→ **Exercise requirements**
Pick out each line containing the string "scene".

begin Collected material

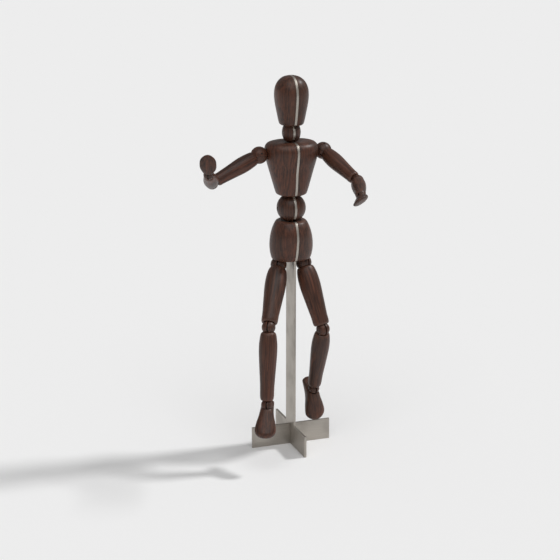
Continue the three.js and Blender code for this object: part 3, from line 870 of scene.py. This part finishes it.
# ---- Hands -------------------------------------------------------------------------------------
# Carved walnut paddles, thick and round at the wrist, thinning and curling a little to the
# fingertips, hollowed at the wrist to take its ball.
HAND_RIM, HAND_RIM_REACH = 2.6, 1.5
UPPER_SQUARENESS = 2.15
HAND_ROWS = [
    # height, half width, half thickness, middle of the thickness
    (3.2, 3.6, 3.3, 0.0), (5.5, 5.0, 3.3, 0.05), (9.0, 6.5, 3.1, 0.2), (13.0, 6.9, 2.6, 0.6),
    (17.0, 6.6, 2.0, 1.7), (20.0, 6.0, 1.5, 2.9), (22.4, 5.0, 1.1, 3.8),
]


def carved_form(rows, near_round, far_round, sections, around, flatness):
    """A carved solid along Z from (height, half width, half thickness, middle) rows, ends rounded."""
    table = np.array(smooth_rows([(z, z, w, t, m) for z, w, t, m in rows], 10))[:, 1:]
    low, high = table[0, 0], table[-1, 0]
    form = bmesh.new()
    rings = []
    for k in range(1, sections):
        z = low + (high - low) * (1 - math.cos(math.pi * k / sections)) / 2
        w, t, m = (np.interp(z, table[:, 0], table[:, column]) for column in (1, 2, 3))
        shrink_w, shrink_t = 1.0, 1.0
        for gap, (reach_w, reach_t) in ((z - low, near_round), (high - z, far_round)):
            shrink_w *= math.sqrt(max(0.0, 1 - (1 - min(1.0, gap / reach_w)) ** 2))
            shrink_t *= math.sqrt(max(0.0, 1 - (1 - min(1.0, gap / reach_t)) ** 2))
        ring = []
        for i in range(around):
            angle = 2 * math.pi * i / around
            c, s = math.cos(angle), math.sin(angle)
            power = flatness if s < 0 else UPPER_SQUARENESS
            x = w * shrink_w * math.copysign(abs(c) ** (2 / power), c)
            y = m + t * shrink_t * math.copysign(abs(s) ** (2 / power), s)
            ring.append(form.verts.new((x * MM, y * MM, z * MM)))
        rings.append(ring)
    for first, second in zip(rings, rings[1:]):
        for i in range(around):
            j = (i + 1) % around
            form.faces.new((first[i], first[j], second[j], second[i]))
    for ring, z in ((rings[0], low), (rings[-1], high)):
        middle = np.interp(z, table[:, 0], table[:, 3])
        pole = form.verts.new((0.0, middle * MM, z * MM))
        for i in range(around):
            form.faces.new((ring[i], ring[(i + 1) % around], pole))
    bmesh.ops.recalc_face_normals(form, faces=form.faces)
    return form


for side, offset in (("left", (0.91, 0.13, 0.4)), ("right", (0.83, 0.27, 0.1))):
    form = carved_form(HAND_ROWS, (1.4, 1.4), (6.0, 1.4), 44, 48, 2.2)
    mesh = carve(form, [ball_form(JOINT_BALLS["wrist"][0] + SEAT_GAP, (0, 0, 0))], f"{side}_hand_carved")
    keep_grain(mesh, offset)
    rim_by_height(mesh, HAND_RIM, NO_EDGE, HAND_RIM_REACH)
    mesh.transform(seated(joint_place(side, "wrist"), pin_line(side, "wrist"), limb_line(side, "wrist")))
    finish_piece(mesh, f"{side}_hand_carved", WALNUT, f"{side}_hand", [f"{side}_hand"])

# ---- Feet --------------------------------------------------------------------------------------
# Carved walnut feet, pear-shaped from above with a flat sole, high at the instep and thin at the
# toes, hollowed above the heel to take the ankle ball.
FOOT_ROWS = [
    # height along the foot from the ankle, half width, half thickness, middle of the thickness
    (-10.6, 4.9, 1.7, -8.8), (-8.0, 5.2, 2.6, -8.3), (-4.0, 5.4, 3.9, -7.1), (0.0, 5.6, 5.2, -5.8),
    (4.4, 6.0, 6.1, -4.9), (9.0, 6.8, 5.7, -5.3), (14.0, 8.1, 5.1, -5.9), (19.0, 9.0, 4.5, -6.5),
    (23.0, 9.2, 4.0, -7.0), (28.6, 8.8, 3.2, -7.0),
]
for side, offset in (("left", (0.71, 0.33, 0.6)), ("right", (0.63, 0.47, 0.7))):
    form = carved_form(FOOT_ROWS, (3.2, 2.6), (8.0, 4.0), 52, 56, 3.4)
    mesh = carve(form, [ball_form(JOINT_BALLS["ankle"][0] + SEAT_GAP, (0, 0, 0))], f"{side}_foot_carved")
    keep_grain(mesh, offset)
    keep_rim(mesh, [0.0] * len(mesh.vertices))
    mesh.transform(seated(joint_place(side, "ankle"), pin_line(side, "ankle"), limb_line(side, "ankle")))
    finish_piece(mesh, f"{side}_foot_carved", WALNUT, f"{side}_foot", [f"{side}_foot"])

# ---- Where it stands ---------------------------------------------------------------------------
# A plain pale studio floor that runs out to the background, a strong far lamp high on the right and
# a broad soft one above the front.
FLOOR_SIZE = 8.0
floor_mesh = bpy.data.meshes.new("studio_floor")
floor_corners = [(x * FLOOR_SIZE, y * FLOOR_SIZE, 0) for x, y in ((-1, -1), (1, -1), (1, 1), (-1, 1))]
floor_mesh.from_pydata(floor_corners, [], [(0, 1, 2, 3)])
floor = bpy.data.objects.new("studio_floor", floor_mesh)
bpy.context.scene.collection.objects.link(floor)
floor_paint = bpy.data.materials.new("studio_floor")
floor_paint.use_nodes = True
floor_shader = floor_paint.node_tree.nodes["Principled BSDF"]
floor_shader.inputs["Base Color"].default_value = (0.92, 0.92, 0.92, 1)
floor_shader.inputs["Roughness"].default_value = 0.9
floor_shader.inputs["Specular IOR Level"].default_value = 0.0
floor_mesh.materials.append(floor_paint)

world = bpy.data.worlds.new("studio")
bpy.context.scene.world = world
world.use_nodes = True
world.node_tree.nodes["Background"].inputs["Color"].default_value = (0.84, 0.84, 0.84, 1)
world.node_tree.nodes["Background"].inputs["Strength"].default_value = 0.33


def studio_lamp(name, place, power, softness):
    """A far lamp that shines from place to the origin, softness being its width in degrees."""
    light = bpy.data.lights.new(name, "SUN")
    light.energy = power
    light.angle = math.radians(softness)
    lamp = bpy.data.objects.new(name, light)
    bpy.context.scene.collection.objects.link(lamp)
    lamp.location = place
    lamp.rotation_mode = "QUATERNION"
    lamp.rotation_quaternion = (-Vector(place)).to_track_quat("-Z", "Y")


studio_lamp("right_lamp", (1.6, -0.05, 1.8), 1.55, 8.0)
studio_lamp("top_lamp", (-0.25, -0.75, 1.35), 1.00, 55.0)

camera_data = bpy.data.cameras.new("studio_camera")
camera_data.sensor_width = 36.0
camera_data.lens = 107.58
camera_data.clip_end = 50.0
camera = bpy.data.objects.new("studio_camera", camera_data)
bpy.context.scene.collection.objects.link(camera)
turn, rise, far = math.radians(19.71), math.radians(16.24), 1.45586
look = Vector((math.sin(turn) * math.cos(rise), math.cos(turn) * math.cos(rise), -math.sin(rise)))
aim = Vector((-0.00904, 0.00324, 0.15153))
camera.location = aim - look * far
camera.rotation_mode = "QUATERNION"
camera.rotation_quaternion = look.to_track_quat("-Z", "Y")
bpy.context.scene.camera = camera
bpy.context.scene.view_settings.view_transform = "Standard"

end Collected material

→ **Full solution**
Continue the three.js and Blender code for this object: part 3, from line 870 of scene.py. This part finishes it.
bpy.context.scene.collection.objects.link(floor)
bpy.context.scene.world = world
    bpy.context.scene.collection.objects.link(lamp)
bpy.context.scene.collection.objects.link(camera)
bpy.context.scene.camera = camera
bpy.context.scene.view_settings.view_transform = "Standard"